What kind of hardware?

Bill Larson wllarso at swcp.com
Thu Mar 8 15:58:28 UTC 2001


> Anyone have any good suggestions as to what is most important when 
> setting up a caching-only DNS using BIND 8 or 9? It will be used by a 
> few mailservers etc. Should I focus on much memory? I suppose I won't 
> need extreme amounts of diskspace?
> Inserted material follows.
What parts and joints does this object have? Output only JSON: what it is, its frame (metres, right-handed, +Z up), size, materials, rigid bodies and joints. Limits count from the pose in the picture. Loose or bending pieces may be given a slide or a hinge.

A fast processor will always help, 
> right?

RAM is the single most important issue for a name server.  But for a
caching only server, this shouldn't be too much of a concern either.
All cached DNS information stays in RAM, so the more the better -
but don't go crazy with it either.

Disk space is not important, assuming that you have enough to hold
your OS.  If you build BIND somewhere else and then simply copy the
executables, BIND is quite small.

CPU speed is not critical.  BIND-8 and BIND-9 appear to require more
CPU than the old BIND-4 which ran quite will on slow '486 systems.
But this shouldn't be too significant.

I would suggest a mid-level Intel/AMD system running OpenBSD or
FreeBSD.  I'd equip this box with 128MB RAM and a smallish (1GB) disk,
and a good PCI 10/100 ethernet card.  Absolutely nothing special.  Look
for reliability rather than speed.  These systems are cheap, and
reasonably reliable.

> Also - are there any things I should keep in mind when setting up a 
> chroot'ed BIND running as non-root user under Solaris 2.6 or newer? Any 
> tweaks etc. that I should do right away?

Definitely get a cpy of Cricket's "DNS & BIND", do this "right away".
Also, take a look at
<http://www.cymru.com/~robt/Docs/Articles/secure-bind-template.html>
which addresses running named in a chroot/non-root environment.